At HPE Discover 2026, the most interesting thing I found on the networking side was not a GPU. It was the tray feeding them: the HPE Juniper QFX5252, a scale-up switch carrying 204.8 terabits of capacity in a single liquid-cooled module for the AMD Helios AI rack.
Walking the floor on June 18 in Las Vegas, among the standard server racks and edge gateways, I stopped in front of the AMD Helios AI rack. It packs 72 AMD Instinct MI455X GPUs into one liquid-cooled scale-up domain. What caught my eye was not the compute. It was the cabling: thick yellow optical bundles cascading down both sides, the kind of cable plant that tells you the hard problem here is physical.
Table of Contents
Key Takeaways
- HPE is showing the AMD Helios AI rack with a purpose-built HPE Juniper QFX5252 scale-up switch tray.
- Each tray runs two Broadcom Tomahawk 6 chips for 204.8 terabits of switching capacity.
- The design leans on a cable cartridge backplane and heavy external fiber bundles to reach that density.
- The real challenge for anyone deploying this is physical: optical routing, bend radius, and serviceability, not switch silicon.
Specs at a Glance
- Product: AMD Helios AI rack (HPE)
- Switch tray: HPE Juniper QFX5252
- Switch silicon: 2x Broadcom Tomahawk 6, 102.4T each
- Aggregate: 204.8 Tbps per tray
- Fabric: UALink over Ethernet (UALoE)
- OS: SONiC with AI-native operations
- GPUs per rack: 72x AMD Instinct MI455X
- Cooling: liquid-cooled
The Scale-Up Switch Tray Spec
The placard spells out the networking backbone for this rack.
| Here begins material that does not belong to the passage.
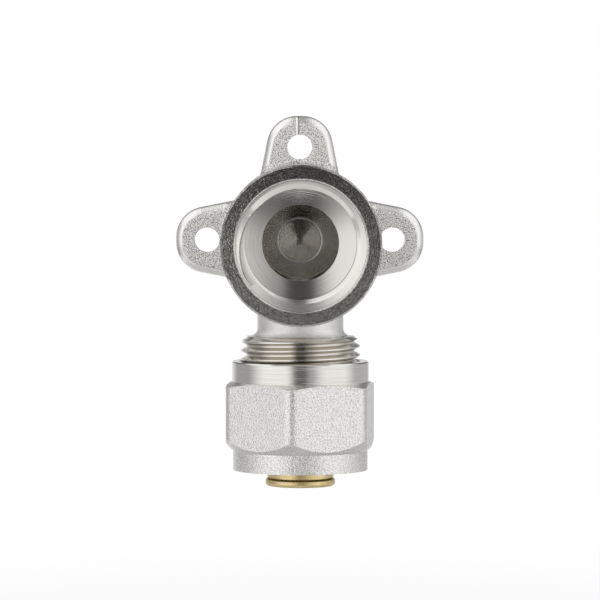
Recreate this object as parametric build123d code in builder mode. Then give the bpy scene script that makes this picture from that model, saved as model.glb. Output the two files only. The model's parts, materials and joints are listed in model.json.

The label confirms the move to UALink over Ethernet running SONiC, with each tray housing two Tomahawk 6 chips.
Front View and Cabling Realities
It looks clean under the booth lights, but the constraints are right there in the cabling.

The bundles bypass the central compute nodes entirely, which keeps the run clean but leaves little slack for anyone working in there later.
The Full Rack Context
Step back and the backplane design becomes the story.
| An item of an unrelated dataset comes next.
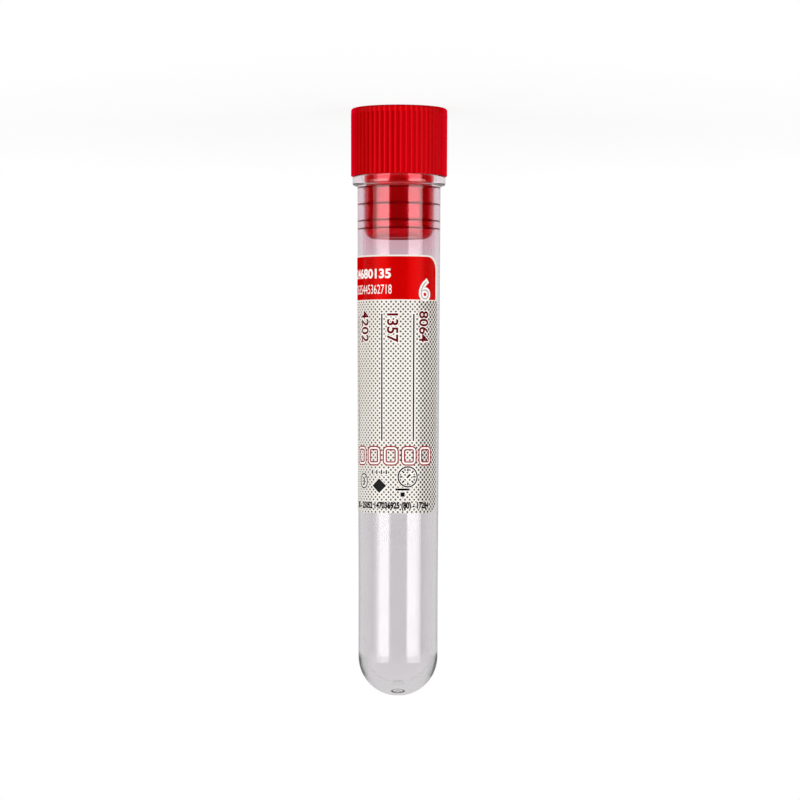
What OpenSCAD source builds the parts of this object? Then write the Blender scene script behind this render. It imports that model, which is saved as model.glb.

Looking at the whole structure, the cartridge backplane is clearly there to carry a density that front-panel patching simply cannot support.
Floor Placement and Scale
A wide shot shows how much floor this footprint claims.

The cooling manifolds and power delivery stay out of sight, leaving only the primary networking and compute exposed to the aisle.
What I Could Not Confirm
The exterior optical routing is easy to read. What I could not see was how the quick-disconnects for the liquid-cooling loop sit behind the dense switch trays, which is exactly the part a service tech would want eyes on before the first move, add, or change.
Final Words
The placard lists two Tomahawk 6 chips at 102.4T each, so the tray carries 204.8 terabits of switching capacity in one scale-up module. If you see a larger number floating around, like 1,024, that is the accelerator count per pod, not the switching capacity of this tray. Worth keeping those straight.
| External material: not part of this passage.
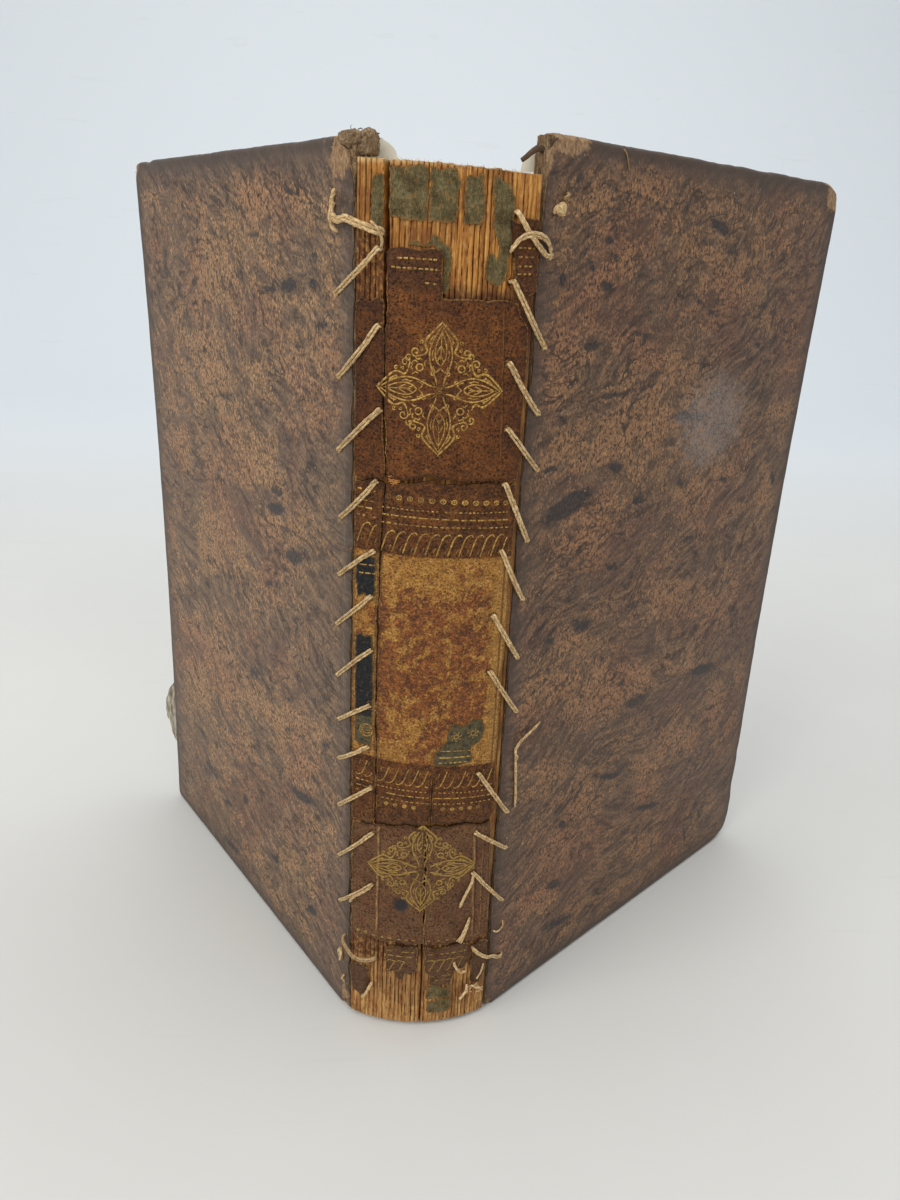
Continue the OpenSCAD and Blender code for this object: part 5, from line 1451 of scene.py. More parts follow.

At throughput like this, the bottleneck stops being silicon and becomes the cable plant. Look at the bend radius on those yellow exterior bundles. The whole thing depends on flawless optical routing, and the cartridge backplane exists precisely because front-panel patching cannot carry that density.
Here is my honest disclaimer: I do not rack AI superclusters. My world is production networks in live buildings, the kind with a wiring closet and a service window at 2am. But the physical layer does not care how many exaflops sit on top of it, and the questions are the same at every scale. Software failover covers a logical link going down. It does not cover a tech pinching a fiber on a side-run he cannot reach.
So the question I would ask before signing off on a rack like this: can your field techs safely pull a transceiver from a bundle this tight at 2am, in a cold aisle, without disturbing the links next to it?